SHORT EXERCISE:
Search the listing below for the string "solids" and show each line that contains it.

-- start MATERIAL FOR THIS EXERCISE --

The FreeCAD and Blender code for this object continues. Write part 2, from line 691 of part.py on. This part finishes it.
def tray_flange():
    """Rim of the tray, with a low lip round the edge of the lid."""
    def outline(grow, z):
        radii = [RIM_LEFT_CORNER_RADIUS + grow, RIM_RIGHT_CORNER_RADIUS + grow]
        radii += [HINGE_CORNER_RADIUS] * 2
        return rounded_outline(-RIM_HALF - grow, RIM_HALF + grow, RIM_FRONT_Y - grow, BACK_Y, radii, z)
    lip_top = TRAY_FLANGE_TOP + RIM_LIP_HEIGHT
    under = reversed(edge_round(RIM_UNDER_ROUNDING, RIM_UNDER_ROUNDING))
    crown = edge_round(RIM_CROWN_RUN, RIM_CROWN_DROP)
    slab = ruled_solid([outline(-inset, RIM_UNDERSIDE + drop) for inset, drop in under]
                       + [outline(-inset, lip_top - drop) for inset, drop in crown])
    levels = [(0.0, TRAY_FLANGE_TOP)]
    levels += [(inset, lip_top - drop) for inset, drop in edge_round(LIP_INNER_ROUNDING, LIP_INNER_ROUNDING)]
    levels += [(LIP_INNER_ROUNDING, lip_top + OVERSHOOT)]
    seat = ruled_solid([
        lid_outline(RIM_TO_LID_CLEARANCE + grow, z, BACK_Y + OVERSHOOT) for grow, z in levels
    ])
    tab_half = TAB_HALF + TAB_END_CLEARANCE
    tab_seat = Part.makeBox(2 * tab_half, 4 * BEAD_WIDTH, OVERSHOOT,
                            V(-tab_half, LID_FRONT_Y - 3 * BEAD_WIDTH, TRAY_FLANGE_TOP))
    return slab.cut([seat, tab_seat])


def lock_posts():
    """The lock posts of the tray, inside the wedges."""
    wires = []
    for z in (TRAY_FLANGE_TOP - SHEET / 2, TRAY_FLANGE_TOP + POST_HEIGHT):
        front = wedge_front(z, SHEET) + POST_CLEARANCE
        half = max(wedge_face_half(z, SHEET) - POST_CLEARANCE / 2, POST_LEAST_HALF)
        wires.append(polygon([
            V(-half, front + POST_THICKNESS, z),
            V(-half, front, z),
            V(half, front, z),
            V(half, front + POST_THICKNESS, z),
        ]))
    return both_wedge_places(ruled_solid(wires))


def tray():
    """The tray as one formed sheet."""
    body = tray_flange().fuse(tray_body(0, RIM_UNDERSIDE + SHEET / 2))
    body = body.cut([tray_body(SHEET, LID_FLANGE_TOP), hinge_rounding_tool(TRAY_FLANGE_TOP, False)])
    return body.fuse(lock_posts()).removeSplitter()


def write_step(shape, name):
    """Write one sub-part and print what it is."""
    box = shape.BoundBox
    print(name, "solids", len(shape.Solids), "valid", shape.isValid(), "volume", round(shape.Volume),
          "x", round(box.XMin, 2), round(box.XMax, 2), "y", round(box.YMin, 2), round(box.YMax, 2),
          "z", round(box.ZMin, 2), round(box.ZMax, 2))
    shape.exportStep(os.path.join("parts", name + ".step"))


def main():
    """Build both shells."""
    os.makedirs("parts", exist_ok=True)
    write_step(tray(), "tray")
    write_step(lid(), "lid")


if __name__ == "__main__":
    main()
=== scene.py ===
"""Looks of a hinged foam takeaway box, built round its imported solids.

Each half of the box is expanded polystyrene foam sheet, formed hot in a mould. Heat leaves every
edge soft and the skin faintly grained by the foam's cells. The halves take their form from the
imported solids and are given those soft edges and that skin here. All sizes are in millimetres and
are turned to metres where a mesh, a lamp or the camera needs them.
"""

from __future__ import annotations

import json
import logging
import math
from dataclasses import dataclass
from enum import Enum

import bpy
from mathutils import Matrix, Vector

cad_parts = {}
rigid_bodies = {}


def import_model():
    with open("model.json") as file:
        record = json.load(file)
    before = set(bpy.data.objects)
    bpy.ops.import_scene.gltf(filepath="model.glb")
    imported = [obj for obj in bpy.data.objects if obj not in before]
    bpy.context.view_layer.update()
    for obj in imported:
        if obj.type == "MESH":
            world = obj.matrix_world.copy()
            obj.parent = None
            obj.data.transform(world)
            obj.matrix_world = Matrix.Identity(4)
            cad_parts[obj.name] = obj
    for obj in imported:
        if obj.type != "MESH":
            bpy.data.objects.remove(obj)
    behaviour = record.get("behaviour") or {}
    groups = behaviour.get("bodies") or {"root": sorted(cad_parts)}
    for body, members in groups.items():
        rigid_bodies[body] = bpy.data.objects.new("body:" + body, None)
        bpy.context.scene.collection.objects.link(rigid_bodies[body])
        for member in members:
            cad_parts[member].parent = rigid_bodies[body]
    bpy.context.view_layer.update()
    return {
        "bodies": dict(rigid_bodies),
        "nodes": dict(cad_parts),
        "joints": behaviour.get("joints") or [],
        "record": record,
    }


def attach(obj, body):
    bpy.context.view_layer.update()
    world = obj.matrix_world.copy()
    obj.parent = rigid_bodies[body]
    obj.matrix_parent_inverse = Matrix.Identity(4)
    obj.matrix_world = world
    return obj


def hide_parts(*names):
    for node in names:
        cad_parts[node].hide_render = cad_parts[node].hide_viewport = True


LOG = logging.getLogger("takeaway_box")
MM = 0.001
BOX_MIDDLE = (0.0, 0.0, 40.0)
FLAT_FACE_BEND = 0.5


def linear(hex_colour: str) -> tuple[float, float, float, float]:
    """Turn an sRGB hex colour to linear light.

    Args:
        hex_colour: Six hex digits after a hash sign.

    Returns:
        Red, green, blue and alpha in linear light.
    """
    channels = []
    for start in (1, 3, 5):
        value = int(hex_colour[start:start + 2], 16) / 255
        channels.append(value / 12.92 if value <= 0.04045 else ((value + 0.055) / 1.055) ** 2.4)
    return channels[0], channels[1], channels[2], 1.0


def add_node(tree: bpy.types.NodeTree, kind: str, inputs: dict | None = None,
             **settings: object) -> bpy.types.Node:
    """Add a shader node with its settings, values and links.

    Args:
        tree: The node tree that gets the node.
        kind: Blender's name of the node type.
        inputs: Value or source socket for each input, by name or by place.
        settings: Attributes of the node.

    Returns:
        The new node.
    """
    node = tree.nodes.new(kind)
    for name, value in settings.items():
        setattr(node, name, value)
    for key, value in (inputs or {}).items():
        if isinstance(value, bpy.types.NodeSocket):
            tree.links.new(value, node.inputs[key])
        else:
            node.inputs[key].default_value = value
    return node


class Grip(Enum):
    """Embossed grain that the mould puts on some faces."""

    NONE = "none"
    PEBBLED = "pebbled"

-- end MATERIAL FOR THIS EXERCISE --
-- start MATERIAL FOR THIS EXERCISE --

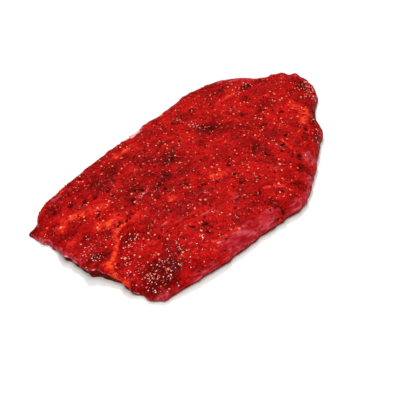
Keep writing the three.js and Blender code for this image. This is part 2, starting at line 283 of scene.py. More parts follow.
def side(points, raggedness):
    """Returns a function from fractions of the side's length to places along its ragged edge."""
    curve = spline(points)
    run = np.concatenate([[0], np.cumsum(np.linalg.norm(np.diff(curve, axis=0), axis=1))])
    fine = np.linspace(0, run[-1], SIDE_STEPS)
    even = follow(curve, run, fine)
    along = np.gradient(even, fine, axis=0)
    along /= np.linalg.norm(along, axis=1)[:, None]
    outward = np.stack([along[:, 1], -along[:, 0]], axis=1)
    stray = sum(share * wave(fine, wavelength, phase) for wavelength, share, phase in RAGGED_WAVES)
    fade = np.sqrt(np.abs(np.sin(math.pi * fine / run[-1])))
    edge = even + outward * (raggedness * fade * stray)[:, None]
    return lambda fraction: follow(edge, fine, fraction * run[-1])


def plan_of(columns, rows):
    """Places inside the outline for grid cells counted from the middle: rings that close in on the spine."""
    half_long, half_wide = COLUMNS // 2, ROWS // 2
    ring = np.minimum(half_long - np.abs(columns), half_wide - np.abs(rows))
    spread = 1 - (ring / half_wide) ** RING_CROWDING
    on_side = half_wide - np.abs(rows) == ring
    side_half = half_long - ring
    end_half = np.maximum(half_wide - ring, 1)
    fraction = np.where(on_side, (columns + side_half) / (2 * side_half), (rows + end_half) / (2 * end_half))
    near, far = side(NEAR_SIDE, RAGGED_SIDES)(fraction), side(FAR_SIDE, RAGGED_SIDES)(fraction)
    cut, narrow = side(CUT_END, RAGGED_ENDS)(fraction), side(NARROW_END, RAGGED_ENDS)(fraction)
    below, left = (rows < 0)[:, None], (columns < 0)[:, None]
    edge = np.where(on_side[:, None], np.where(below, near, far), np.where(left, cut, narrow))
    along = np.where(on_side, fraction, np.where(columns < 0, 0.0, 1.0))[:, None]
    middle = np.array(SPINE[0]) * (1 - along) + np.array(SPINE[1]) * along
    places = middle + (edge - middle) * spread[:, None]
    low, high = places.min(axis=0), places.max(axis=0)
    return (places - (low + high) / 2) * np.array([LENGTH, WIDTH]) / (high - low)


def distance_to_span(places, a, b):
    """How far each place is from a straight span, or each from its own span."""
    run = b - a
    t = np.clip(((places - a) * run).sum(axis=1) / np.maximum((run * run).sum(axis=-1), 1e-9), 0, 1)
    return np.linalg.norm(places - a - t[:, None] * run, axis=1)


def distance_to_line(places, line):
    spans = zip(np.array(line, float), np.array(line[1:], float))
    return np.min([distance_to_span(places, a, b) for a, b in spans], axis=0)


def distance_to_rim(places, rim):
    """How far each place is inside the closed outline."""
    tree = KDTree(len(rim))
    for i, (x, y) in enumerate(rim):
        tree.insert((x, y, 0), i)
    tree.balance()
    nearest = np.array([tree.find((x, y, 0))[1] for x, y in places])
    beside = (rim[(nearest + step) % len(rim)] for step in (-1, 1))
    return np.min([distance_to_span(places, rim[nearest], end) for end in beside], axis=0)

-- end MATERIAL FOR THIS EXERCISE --

TASK RESULT:
    print(name, "solids", len(shape.Solids), "valid", shape.isValid(), "volume", round(shape.Volume),
"""Looks of a hinged foam takeaway box, built round its imported solids.
imported solids and are given those soft edges and that skin here. All sizes are in millimetres and